EXERCISE REQUIREMENTS ▸ Please output exactly the lines of the material from the first through the line containing "barb_tip_chamfer = 0.35", and nothing more.

SOURCE EXCERPT ▸
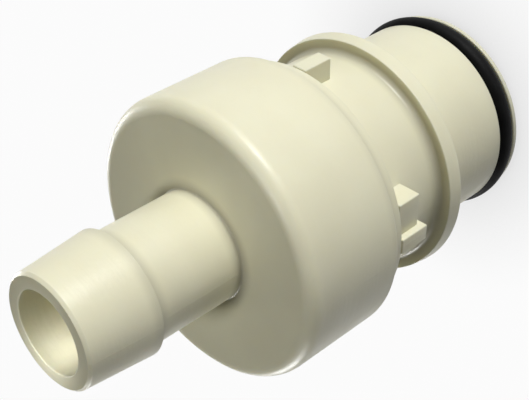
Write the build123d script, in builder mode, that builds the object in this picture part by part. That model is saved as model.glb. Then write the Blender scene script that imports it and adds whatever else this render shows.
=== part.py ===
from build123d import *
from math import sqrt
import os

# Insert half of a plastic quick disconnect coupling for a 12.7 mm hose, with a shut-off valve.
# Millimetres. +Z runs up from the nose end to the hose barb, +X points at the key block.
# The origin is the centre of the nose end face, on which the part stands.

# Nose, which enters the mating socket
nose_r = 12.4
nose_length = 15.5
lip_r = 12.6
lip_length = 0.6
mouth_r = 8.0
mouth_length = 3.0
chamber_r = 10.4

# Latch flange, the neck above it and the shoulder collar
flange_r = 15.75
flange_draft = 0.25
flange_thickness = 1.9
neck_r = 13.8
neck_length = 9.8
neck_fillet = 0.65
collar_r = 16.35
collar_length = 2.0

# Ribs round the neck and the key block beside the rib on +X
rib_count = 4
rib_r = 16.5
rib_width = 2.0
rib_length = 4.3
key_face_x = 15.66
key_side_y = 5.28
key_length = 3.5

# Spigot of the nose, which snaps into the housing
spigot_length = 7.8
spigot_bore_r = 11.4
spigot_chamfer = 0.4
bead_height = 0.4
bead_width = 1.2
bead_rise = 2.0

# Housing cup
housing_r = 17.5
housing_length = 13.8
housing_wall = 2.5
housing_roof = 3.0
housing_fillet = 1.8
rim_fillet = 0.3
cavity_fillet = 1.0

# Hose barb
hose_bore_r = 5.0
barb_neck_r = 6.88
barb_neck_length = 11.9
barb_crest_r = 7.68
barb_taper_length = 8.85
barb_tip_r = 6.95
barb_tip_chamfer = 0.35

# Rings: cord diameters, and how far the nose ring stands out of the nose
nose_seal_d = 2.4
nose_seal_proud = 0.6
housing_seal_d = 1.78
housing_seal_rise = 4.9
poppet_seal_d = 1.78
poppet_seal_rise = 1.9

# Valve
valve_travel = 5.0
poppet_recess = 1.0
poppet_land = 1.1
poppet_back_length = 3.0
core_r = 2.2
leg_width = 1.8
plate_r = 8.4
plate_thickness = 1.2
leg_chamfer = 0.6
spring_length = 18.0
spring_turns = 4
spring_wire_d = 1.1
spring_r = 7.1
spring_collar_wall = 1.0
spring_collar_depth = 1.5

# Clearances
joint_gap = 0.05      # spigot in the housing, bead in its groove
seal_gap = 0.03       # a ring to the walls that it seals
groove_play = 0.09    # a ring to each side of its groove
head_gap = 0.4        # poppet head in the mouth
cone_gap = 0.3        # poppet cone to the seat
seat_gap = 0.2        # poppet ring to the seat
flow_gap = 1.4        # round the poppet's rear land
guide_gap = 0.25      # poppet legs in the chamber
stop_gap = 0.3        # stem to the roof with the valve fully open
guide_overrun = 1.0   # chamber wall past the open plate
stem_gap = 0.4        # stem inside the spring
coil_gap = 0.5        # spring inside its collar on the roof

# Heights
seat_top = mouth_length + chamber_r - mouth_r
flange_top = nose_length + flange_thickness
collar_bottom = flange_top + neck_length
rim_z = collar_bottom + collar_length
spigot_top = rim_z + spigot_length
face_z = rim_z + housing_length
roof_z = face_z - housing_roof
crest_z = face_z + barb_neck_length
taper_end_z = crest_z + barb_taper_length
tip_z = taper_end_z + barb_tip_chamfer
plate_top = roof_z - spring_length
stem_top = roof_z - valve_travel - stop_gap
step_z = plate_top + valve_travel + guide_overrun
bead_z = rim_z + bead_rise
housing_seal_z = rim_z + housing_seal_rise

# Radii that follow from the fits
cavity_r = housing_r - housing_wall
spigot_r = cavity_r - joint_gap
wall_middle_r = (chamber_r + neck_r) / 2
nose_seal_r = nose_r + nose_seal_proud - nose_seal_d / 2
nose_groove_r = nose_seal_r - nose_seal_d / 2 - seal_gap
nose_groove_width = nose_seal_d + 2 * groove_play
nose_seal_z = lip_length + nose_groove_width / 2
housing_seal_r = cavity_r - seal_gap - housing_seal_d / 2
housing_groove_r = housing_seal_r - housing_seal_d / 2 - seal_gap
housing_groove_width = housing_seal_d + 2 * groove_play
spring_collar_r = spring_r + spring_wire_d / 2 + coil_gap
stem_r = spring_r - spring_wire_d / 2 - stem_gap
leg_r = chamber_r - guide_gap
head_r = mouth_r - head_gap
land_r = chamber_r - flow_gap

# The seat is a 45 degree cone: radius = height + seat_offset on it, and radius = height + cone_offset
# on the poppet's cone. The ring's centre lies so that the ring stops seat_gap short of the seat.
seat_offset = mouth_r - mouth_length
cone_offset = seat_offset - sqrt(2) * cone_gap
poppet_seal_z = mouth_length + poppet_seal_rise
poppet_seal_r = poppet_seal_z + seat_offset - sqrt(2) * (poppet_seal_d / 2 + seat_gap)
poppet_groove_r = poppet_seal_r - poppet_seal_d / 2 - seal_gap
poppet_groove_bottom = poppet_seal_z - poppet_seal_d / 2 - groove_play
poppet_groove_top = poppet_seal_z + poppet_seal_d / 2 + groove_play
land_top = poppet_groove_top + poppet_land

# Hose barb and housing cup, one moulding turned about Z, with the collar that centres the spring
with BuildPart() as hose_barb_housing:
    with BuildSketch(Plane.XZ):
        with BuildLine():
            shoulder = CenterArc(
                (housing_r - housing_fillet, face_z - housing_fillet), housing_fillet, 0, 90
            )
            ceiling = CenterArc(
                (cavity_r - cavity_fillet, roof_z - cavity_fillet), cavity_fillet, 0, 90
            )
            rim = CenterArc(
                (housing_r - rim_fillet, rim_z + rim_fillet), rim_fillet, 270, 90
            )
            Polyline(ceiling @ 0, (cavity_r, rim_z), rim @ 0)
            Line(rim @ 1, shoulder @ 0)
            Polyline(
                shoulder @ 1,
                (barb_neck_r, face_z),
                (barb_neck_r, crest_z),
                (barb_crest_r, crest_z),
                (barb_tip_r, taper_end_z),
                (barb_tip_r - barb_tip_chamfer, tip_z),
                (hose_bore_r, tip_z),
                (hose_bore_r, roof_z),
                (spring_collar_r, roof_z),
                (spring_collar_r, roof_z - spring_collar_depth),
                (spring_collar_r + spring_collar_wall, roof_z - spring_collar_depth),
                (spring_collar_r + spring_collar_wall, roof_z),
                ceiling @ 1,
            )
        make_face()
    revolve(axis=Axis.Z)
    # Groove in the cup's wall for the spigot's snap bead, with sides at 45 degrees
    with BuildSketch(Plane.XZ):
        with BuildLine():
            Polyline(
                (cavity_r, bead_z - bead_width / 2 - joint_gap),
                (cavity_r + bead_height, bead_z - bead_width / 2 + bead_height - joint_gap),
                (cavity_r + bead_height, bead_z + bead_width / 2 - bead_height + joint_gap),
                (cavity_r, bead_z + bead_width / 2 + joint_gap),
                close=True,
            )
        make_face()
    revolve(axis=Axis.Z, mode=Mode.SUBTRACT)

# Nose moulding: end lip, nose, latch flange, neck, shoulder collar and spigot, turned about Z
with BuildPart() as insert_nose:
    with BuildSketch(Plane.XZ):
        with BuildLine():
            root = CenterArc(
                (neck_r + neck_fillet, flange_top + neck_fillet), neck_fillet, 180, 90
            )
            Polyline(
                root @ 1,
                (flange_r - flange_draft, flange_top),
                (flange_r, nose_length),
                (nose_r, nose_length),
                (nose_r, lip_length),
                (lip_r, lip_length),
                (lip_r, 0),
                (mouth_r, 0),
                (mouth_r, mouth_length),
                (chamber_r, seat_top),
                (chamber_r, step_z),
                (spigot_bore_r, step_z + spigot_bore_r - chamber_r),
                (spigot_bore_r, spigot_top),
                (spigot_r - spigot_chamfer, spigot_top),
                (spigot_r, spigot_top - spigot_chamfer),
                (spigot_r, rim_z),
                (collar_r, rim_z),
                (collar_r, collar_bottom),
                (neck_r, collar_bottom),
                root @ 0,
            )
        make_face()
    revolve(axis=Axis.Z)
    # Snap bead round the spigot, with sides at 45 degrees
    with BuildSketch(Plane.XZ):
        with BuildLine():
            Polyline(
                (spigot_r, bead_z - bead_width / 2),
                (spigot_r + bead_height, bead_z - bead_width / 2 + bead_height),
                (spigot_r + bead_height, bead_z + bead_width / 2 - bead_height),
                (spigot_r, bead_z + bead_width / 2),
                close=True,
            )
        make_face()
    revolve(axis=Axis.Z)
    # Ring grooves in the nose and in the spigot
    with BuildSketch(Plane.XZ):
        with Locations((nose_groove_r, nose_seal_z)):
            Rectangle(lip_r - nose_groove_r, nose_groove_width, align=(Align.MIN, Align.CENTER))
        with Locations((housing_groove_r, housing_seal_z)):
            Rectangle(cavity_r - housing_groove_r, housing_groove_width, align=(Align.MIN, Align.CENTER))
    revolve(axis=Axis.Z, mode=Mode.SUBTRACT)
    # Ribs that hang from the collar along the neck
    with BuildSketch(Plane.XY.offset(collar_bottom)):
        with PolarLocations(wall_middle_r, rib_count):
            Rectangle(rib_r - wall_middle_r, rib_width, align=(Align.MIN, Align.CENTER))
    extrude(amount=-rib_length)
    # Key block with a flat face, from the rib on +X to its +Y side
    with BuildSketch(Plane.XY.offset(collar_bottom)):
        with Locations((wall_middle_r, 0)):
            Rectangle(key_face_x - wall_middle_r, key_side_y, align=(Align.MIN, Align.MIN))
    extrude(amount=-key_length)

# Black ring in the nose's groove
with BuildPart() as nose_o_ring:
    with BuildSketch(Plane.XZ):
        with Locations((nose_seal_r, nose_seal_z)):
            Circle(nose_seal_d / 2)
    revolve(axis=Axis.Z)

# Ring between the spigot and the cup's wall
with BuildPart() as housing_seal:
    with BuildSketch(Plane.XZ):
        with Locations((housing_seal_r, housing_seal_z)):
            Circle(housing_seal_d / 2)
    revolve(axis=Axis.Z)

# Poppet: head with a ring groove, core and spring plate turned about Z, then two crossed plates that
# make four guide legs below the spring plate and a narrower stem above it
with BuildPart() as valve_poppet:
    with BuildSketch(Plane.XZ):
        with BuildLine():
            Polyline(
                (0, poppet_recess),
                (head_r, poppet_recess),
                (head_r, head_r - cone_offset),
                (poppet_groove_bottom + cone_offset, poppet_groove_bottom),
                (poppet_groove_r, poppet_groove_bottom),
                (poppet_groove_r, poppet_groove_top),
                (land_r, poppet_groove_top),
                (land_r, land_top),
                (core_r, land_top + poppet_back_length),
                (core_r, plate_top - plate_thickness),
                (plate_r, plate_top - plate_thickness),
                (plate_r, plate_top),
                (core_r, plate_top),
                (core_r, stem_top),
                (0, stem_top),
                close=True,
            )
        make_face()
    revolve(axis=Axis.Z)
    for plane in (Plane.XZ, Plane.YZ):
        with BuildSketch(plane):
            with BuildLine():
                Polyline(
                    (0, land_top),
                    (leg_r - leg_chamfer, land_top),
                    (leg_r, land_top + leg_chamfer),
                    (leg_r, plate_top - leg_chamfer),
                    (leg_r - leg_chamfer, plate_top),
                    (stem_r, plate_top),
                    (stem_r, stem_top),
                    (0, stem_top),
                    close=True,
                )
            make_face()
            mirror(about=Plane.YZ)
        extrude(amount=leg_width / 2, both=True)

# Ring on the poppet's head
with BuildPart() as poppet_seal:
    with BuildSketch(Plane.XZ):
        with Locations((poppet_seal_r, poppet_seal_z)):
            Circle(poppet_seal_d / 2)
    revolve(axis=Axis.Z)

# Compression spring from the poppet's plate to the roof, its ends ground flat
with BuildPart() as valve_spring:
    with BuildLine():
        coil = Helix(
            pitch=spring_length / spring_turns,
            height=spring_length,
            radius=spring_r,
            center=(0, 0, plate_top),
        )
    with BuildSketch(Plane(origin=coil @ 0, z_dir=coil % 0)):
        Circle(spring_wire_d / 2)
    sweep(path=coil, is_frenet=True)
    split(bisect_by=Plane.XY.offset(plate_top), keep=Keep.TOP)
    split(bisect_by=Plane.XY.offset(roof_z), keep=Keep.BOTTOM)

hose_barb_housing.part.label = "hose_barb_housing"
insert_nose.part.label = "insert_nose"
nose_o_ring.part.label = "nose_o_ring"
housing_seal.part.label = "housing_seal"
valve_poppet.part.label = "valve_poppet"
poppet_seal.part.label = "poppet_seal"
valve_spring.part.label = "valve_spring"

os.makedirs("parts", exist_ok=True)
export_step(hose_barb_housing.part, "parts/hose_barb_housing.step")
export_step(insert_nose.part, "parts/insert_nose.step")
export_step(nose_o_ring.part, "parts/nose_o_ring.step")
export_step(housing_seal.part, "parts/housing_seal.step")
export_step(valve_poppet.part, "parts/valve_poppet.step")
export_step(poppet_seal.part, "parts/poppet_seal.step")
export_step(valve_spring.part, "parts/valve_spring.step")
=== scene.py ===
import logging
from dataclasses import dataclass
from enum import Enum
from functools import cached_property

import bpy
import numpy as np
from mathutils import Matrix, Vector


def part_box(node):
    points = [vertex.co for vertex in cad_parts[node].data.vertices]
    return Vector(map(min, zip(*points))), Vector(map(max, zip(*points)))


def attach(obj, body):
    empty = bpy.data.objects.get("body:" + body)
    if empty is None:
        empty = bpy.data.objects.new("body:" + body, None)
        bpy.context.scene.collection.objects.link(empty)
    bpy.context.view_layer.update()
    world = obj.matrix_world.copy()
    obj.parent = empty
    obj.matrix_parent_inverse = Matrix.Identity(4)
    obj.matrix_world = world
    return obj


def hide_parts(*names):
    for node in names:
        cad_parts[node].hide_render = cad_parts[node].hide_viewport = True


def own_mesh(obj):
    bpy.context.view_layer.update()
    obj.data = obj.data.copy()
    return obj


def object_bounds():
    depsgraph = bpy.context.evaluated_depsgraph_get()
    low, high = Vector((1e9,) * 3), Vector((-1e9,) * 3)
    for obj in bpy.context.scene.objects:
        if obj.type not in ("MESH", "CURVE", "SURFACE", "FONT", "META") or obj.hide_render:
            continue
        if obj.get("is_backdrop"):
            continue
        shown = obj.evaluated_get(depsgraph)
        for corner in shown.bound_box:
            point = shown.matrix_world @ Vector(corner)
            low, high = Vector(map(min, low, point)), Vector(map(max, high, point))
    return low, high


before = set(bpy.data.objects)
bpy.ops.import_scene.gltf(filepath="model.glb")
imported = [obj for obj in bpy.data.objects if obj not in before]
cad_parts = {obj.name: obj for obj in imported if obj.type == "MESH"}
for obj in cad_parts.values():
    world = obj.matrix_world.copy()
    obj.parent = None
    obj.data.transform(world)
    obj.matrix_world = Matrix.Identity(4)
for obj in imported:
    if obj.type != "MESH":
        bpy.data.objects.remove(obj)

log = logging.getLogger("coupling_scene")

MM = 0.001
TURN = 2.0 * np.pi
QUARTER_TURN = 0.25 * TURN

# Inputs and output of a colour Mix node, whose sockets share their names
MIX_FIRST, MIX_SECOND, MIX_RESULT = 6, 7, 2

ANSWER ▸
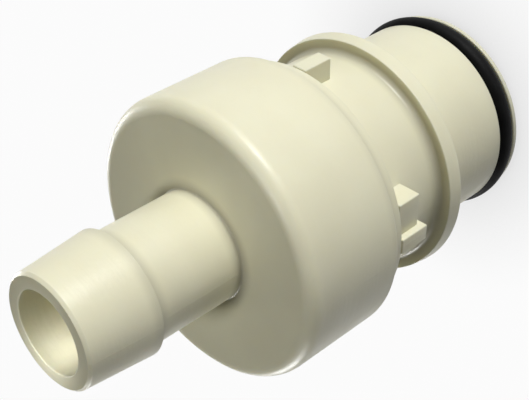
Write the build123d script, in builder mode, that builds the object in this picture part by part. That model is saved as model.glb. Then write the Blender scene script that imports it and adds whatever else this render shows.
=== part.py ===
from build123d import *
from math import sqrt
import os

# Insert half of a plastic quick disconnect coupling for a 12.7 mm hose, with a shut-off valve.
# Millimetres. +Z runs up from the nose end to the hose barb, +X points at the key block.
# The origin is the centre of the nose end face, on which the part stands.

# Nose, which enters the mating socket
nose_r = 12.4
nose_length = 15.5
lip_r = 12.6
lip_length = 0.6
mouth_r = 8.0
mouth_length = 3.0
chamber_r = 10.4

# Latch flange, the neck above it and the shoulder collar
flange_r = 15.75
flange_draft = 0.25
flange_thickness = 1.9
neck_r = 13.8
neck_length = 9.8
neck_fillet = 0.65
collar_r = 16.35
collar_length = 2.0

# Ribs round the neck and the key block beside the rib on +X
rib_count = 4
rib_r = 16.5
rib_width = 2.0
rib_length = 4.3
key_face_x = 15.66
key_side_y = 5.28
key_length = 3.5

# Spigot of the nose, which snaps into the housing
spigot_length = 7.8
spigot_bore_r = 11.4
spigot_chamfer = 0.4
bead_height = 0.4
bead_width = 1.2
bead_rise = 2.0

# Housing cup
housing_r = 17.5
housing_length = 13.8
housing_wall = 2.5
housing_roof = 3.0
housing_fillet = 1.8
rim_fillet = 0.3
cavity_fillet = 1.0

# Hose barb
hose_bore_r = 5.0
barb_neck_r = 6.88
barb_neck_length = 11.9
barb_crest_r = 7.68
barb_taper_length = 8.85
barb_tip_r = 6.95
barb_tip_chamfer = 0.35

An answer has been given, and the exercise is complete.